WHAT THE EXERCISE ASKS:
Reproduce each line of the listing exactly.
>> begin
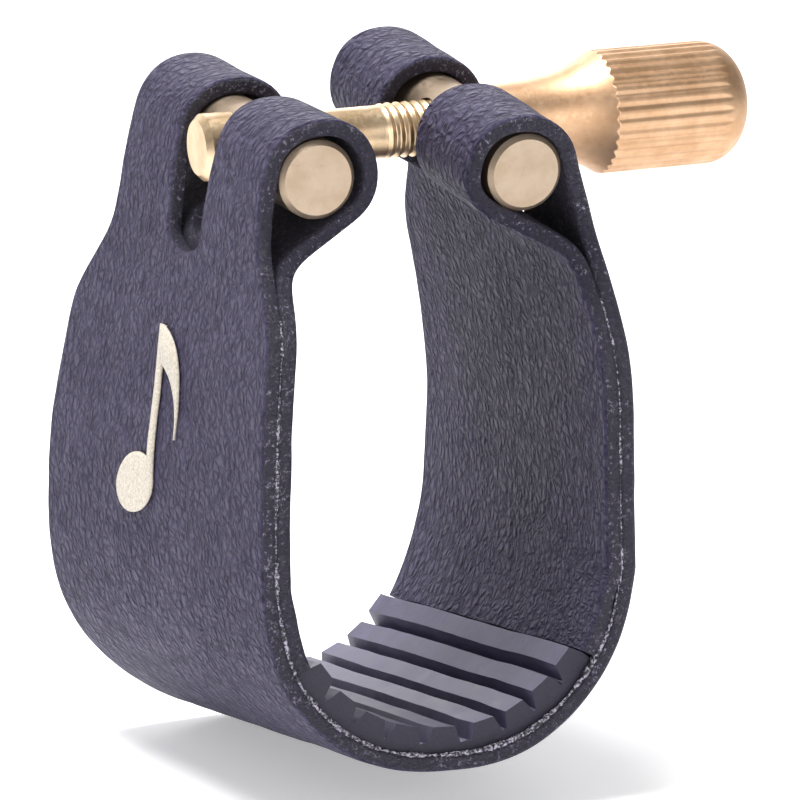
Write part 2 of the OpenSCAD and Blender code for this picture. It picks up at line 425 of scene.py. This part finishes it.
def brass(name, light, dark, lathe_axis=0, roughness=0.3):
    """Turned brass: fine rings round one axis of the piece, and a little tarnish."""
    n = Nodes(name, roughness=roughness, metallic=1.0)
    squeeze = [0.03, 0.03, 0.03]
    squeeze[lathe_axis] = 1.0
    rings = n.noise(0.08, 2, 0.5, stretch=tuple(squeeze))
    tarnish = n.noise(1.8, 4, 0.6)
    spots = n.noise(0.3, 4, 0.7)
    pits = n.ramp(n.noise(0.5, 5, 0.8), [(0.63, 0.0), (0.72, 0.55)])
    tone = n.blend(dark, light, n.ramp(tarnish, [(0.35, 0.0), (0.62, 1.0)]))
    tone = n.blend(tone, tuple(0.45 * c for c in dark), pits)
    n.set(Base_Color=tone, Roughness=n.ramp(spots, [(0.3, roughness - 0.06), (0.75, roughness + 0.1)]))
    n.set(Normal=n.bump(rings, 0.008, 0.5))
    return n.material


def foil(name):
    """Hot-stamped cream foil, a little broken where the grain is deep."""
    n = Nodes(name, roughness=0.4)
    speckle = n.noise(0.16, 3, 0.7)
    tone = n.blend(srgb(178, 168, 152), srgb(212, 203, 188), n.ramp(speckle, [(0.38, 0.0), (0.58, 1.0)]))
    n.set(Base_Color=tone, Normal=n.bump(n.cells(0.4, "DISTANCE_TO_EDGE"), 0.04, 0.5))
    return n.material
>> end
RESPONSE:
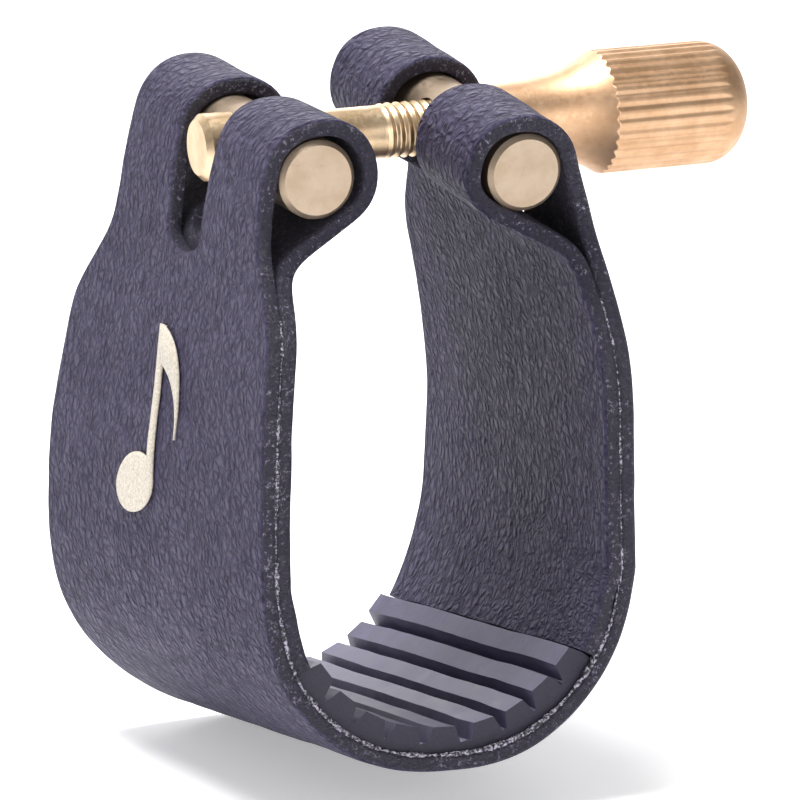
Write part 2 of the OpenSCAD and Blender code for this picture. It picks up at line 425 of scene.py. This part finishes it.
def brass(name, light, dark, lathe_axis=0, roughness=0.3):
    """Turned brass: fine rings round one axis of the piece, and a little tarnish."""
    n = Nodes(name, roughness=roughness, metallic=1.0)
    squeeze = [0.03, 0.03, 0.03]
    squeeze[lathe_axis] = 1.0
    rings = n.noise(0.08, 2, 0.5, stretch=tuple(squeeze))
    tarnish = n.noise(1.8, 4, 0.6)
    spots = n.noise(0.3, 4, 0.7)
    pits = n.ramp(n.noise(0.5, 5, 0.8), [(0.63, 0.0), (0.72, 0.55)])
    tone = n.blend(dark, light, n.ramp(tarnish, [(0.35, 0.0), (0.62, 1.0)]))
    tone = n.blend(tone, tuple(0.45 * c for c in dark), pits)
    n.set(Base_Color=tone, Roughness=n.ramp(spots, [(0.3, roughness - 0.06), (0.75, roughness + 0.1)]))
    n.set(Normal=n.bump(rings, 0.008, 0.5))
    return n.material


def foil(name):
    """Hot-stamped cream foil, a little broken where the grain is deep."""
    n = Nodes(name, roughness=0.4)
    speckle = n.noise(0.16, 3, 0.7)
    tone = n.blend(srgb(178, 168, 152), srgb(212, 203, 188), n.ramp(speckle, [(0.38, 0.0), (0.58, 1.0)]))
    n.set(Base_Color=tone, Normal=n.bump(n.cells(0.4, "DISTANCE_TO_EDGE"), 0.04, 0.5))
    return n.material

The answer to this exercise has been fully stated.